Upward mobility, indeed. But with All the Real Girls, positioned between the no-budget of his first film and the Tinseltown treatment of his third, has Green compromised his purity of vision in any way? Hardly. On the contrary, his sophomore effort is so laid back -- so in tune with the naturally sleepy rhythms of everyday existence -- that it feels unlike any love story I've seen in quite some time. It's the sort of motion picture that feels so authentic that had it attracted the participation of a big-time movie star (say, Kate Hudson or Reese Witherspoon), its verisimilitude would have been punctured as noisily as that of a balloon poked with a safety pin. Admittedly, this naturalistic approach to cinema has as many detractors as supporters (in other words, fans of the artificial fantasy South displayed in Sweet Home Alabama won't locate the romanticism in this picture's rusty mills and run-down homes), and Green's piece has already been alternately praised and damned. This past January at Sundance, it won a Special Jury Prize for Emotional Truth, yet many have echoed the sentiment of one wise guy I stumbled across on-line, who amusingly dismissed it as a dull movie that "will only appeal to sensitive males and women with lots of cats."

As the film opens, it becomes clear that this won't be a "boy meets girl" story, mainly because the picture commences with the boy having already met the girl. Paul (Paul Schneider, who also had a hand in the script), a 22-year-old guy with no real ambition in life, and Noel (Deschanel), an 18-year-old girl who recently returned from a childhood spent away at a girls' boarding school, have become sweethearts, albeit tentative ones. Paul has spent his entire life wooing women into bed and then dumping them immediately afterward. But with Noel -- luminescent, opinionated, easygoing, and a virgin to boot -- Paul feels a special connection, one that makes him want to do right by her. For her part, Noel feels similarly toward Paul -- "You're the first person I've ever wanted to talk to for more than five minutes... ever," she confesses.

They look good together, though it's understandable that their compatibility is lost on Paul's best friend Tip (Shea Whigham), who also happens to be Noel's brother. Tip and Paul have always been two peas in a pod -- Saturday nights spent getting drunk and getting laid -- and not grasping (or not believing) the depths that Paul truly cares for Noel, Tip isn't crazy to see his little sister with a guy notorious for breaking hearts all over town. Yet ultimately it isn't Paul who takes a misstep -- it's Noel -- and the remainder of the picture finds the pair working hard to stay in love and make something of their mutual respect and adoration for one another.

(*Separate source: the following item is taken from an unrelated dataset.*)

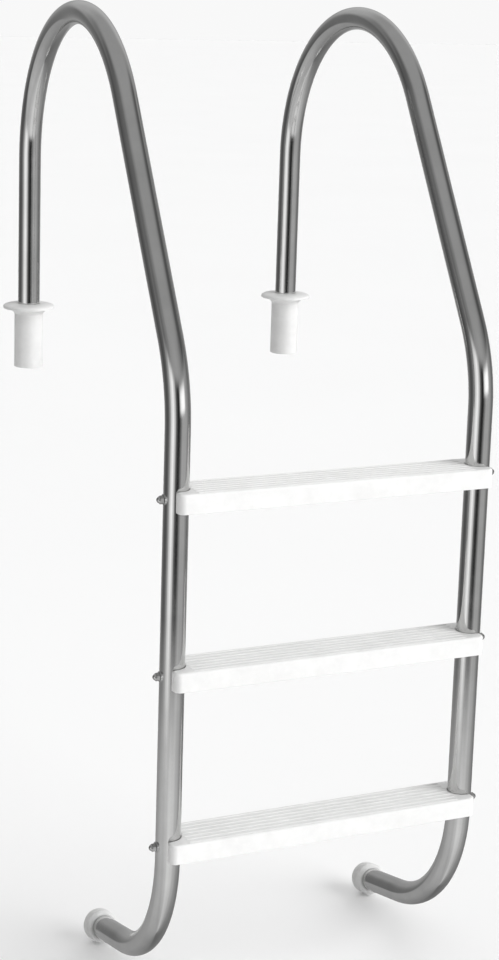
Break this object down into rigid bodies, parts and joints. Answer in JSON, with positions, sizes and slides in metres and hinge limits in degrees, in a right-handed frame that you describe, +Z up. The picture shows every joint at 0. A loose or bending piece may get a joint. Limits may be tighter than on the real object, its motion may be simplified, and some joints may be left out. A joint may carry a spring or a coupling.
{
  "type": "pool ladder",
  "caption": "In-ground pool ladder: bent steel tube handrails joined by white moulded treads, with wall bumpers at the feet and sockets set in the deck.",
  "frame": {"origin": "midway between the axes of the two deck sockets, level with the deck surface", "axes": "+X across the ladder towards the right rail as seen from the pool, +Y from the pool towards the deck, +Z up"},
  "size_m": [0.67, 0.9059, 1.7471],
  "materials": {
    "rail_steel": "polished stainless steel tube",
    "fastener_steel": "polished stainless steel",
    "tread_plastic": "white moulded plastic with a fine grip texture on top",
    "socket_plastic": "white moulded plastic, satin",
    "bumper_rubber": "white moulded rubber"
  },
  "bodies": {
    "anchors": {"left_deck_socket": "socket_plastic", "right_deck_socket": "socket_plastic"},
    "ladder": {"left_rail": "rail_steel", "right_rail": "rail_steel", "top_tread": "tread_plastic", "middle_tread": "tread_plastic", "bottom_tread": "tread_plastic", "top_left_bolt": "fastener_steel", "top_left_washer": "fastener_steel", "top_left_cap_nut": "fastener_steel", "top_right_bolt": "fastener_steel", "top_right_washer": "fastener_steel", "top_right_cap_nut": "fastener_steel", "middle_left_bolt": "fastener_steel", "middle_left_washer": "fastener_steel", "middle_left_cap_nut": "fastener_steel", "middle_right_bolt": "fastener_steel", "middle_right_washer": "fastener_steel", "middle_right_cap_nut": "fastener_steel", "bottom_left_bolt": "fastener_steel", "bottom_left_washer": "fastener_steel", "bottom_left_cap_nut": "fastener_steel", "bottom_right_bolt": "fastener_steel", "bottom_right_washer": "fastener_steel", "bottom_right_cap_nut": "fastener_steel", "left_bumper": "bumper_rubber", "right_bumper": "bumper_rubber"},
    "left_cover": {"left_escutcheon": "socket_plastic"},
    "right_cover": {"right_escutcheon": "socket_plastic"}
  },
  "joints": [
    {"name": "lift_out", "type": "slide", "parent": "anchors", "child": "ladder", "axis": [0, 0, 1], "range_m": [0, 0.11]},
    {"name": "left_cover_slide", "type": "slide", "parent": "ladder", "child": "left_cover", "axis": [0, 0, 1], "range_m": [0, 0.2]},
    {"name": "right_cover_slide", "type": "slide", "parent": "ladder", "child": "right_cover", "axis": [0, 0, 1], "range_m": [0, 0.2]}
  ]
}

I'm not averse to the Hollywood strain of formulaic romantic comedies -- heck, I was even charmed by parts of the critically mauled How to Lose a Guy In 10 Days -- but there's something about the simplicity and directness of the relationship in All the Real Girls that truly touches the heart, and much of it has to do with the manner in which Green allows us to see his characters with their guards let down. There's a wonderful and endearing moment set in a bowling alley, which finds Paul so happy that he wants to do a spontaneous dance right there on the spot...and yet he doesn't want Noel to watch him. So she complies by turning around, and he begins his shuffle -- it's silent, it's goofy, and it's utterly sincere.

Green clearly has a strong love for -- and deep understanding of -- his small-town characters: When they say something that shows they're not the brightest bulbs in the box, it's a way of acknowledging their limitations, not a way of getting a cheap laugh at the expense of ignorant Southern yahoos. When Noel and her friend Bust-Ass (Danny McBride) engage in a conversation about the foods they eat and Noel asks, "What about, like, waffles and French toast?" Bust-Ass's reply -- "No, the places I go usually aren't that fancy" -- isn't meant as a punchline but rather as a simple fact of his rural life. Even the character of Noel's brother Tip, the logical choice to present as The Heavy in the story, is fully developed and allowed to expound on his fears and regrets.

The romance between Paul and Noel is so tender and mutually respectful -- when Paul declares, "I don't want to have sex with you," it hammers home the extent of his untainted intentions -- that we're completely floored, and hurt, by Noel's subsequent action; it's a tribute to Green's skills that we respond so strongly to any turbulence this seemingly picture-perfect romance might endure. I won't reveal how it all turns out, but I will say that Paul's statement after he's been damaged -- "If anybody smiles at me ever again, I'm gonna freak out" -- will bring a rueful smile to the lips of anyone who has ever loved and lost, even if only temporarily.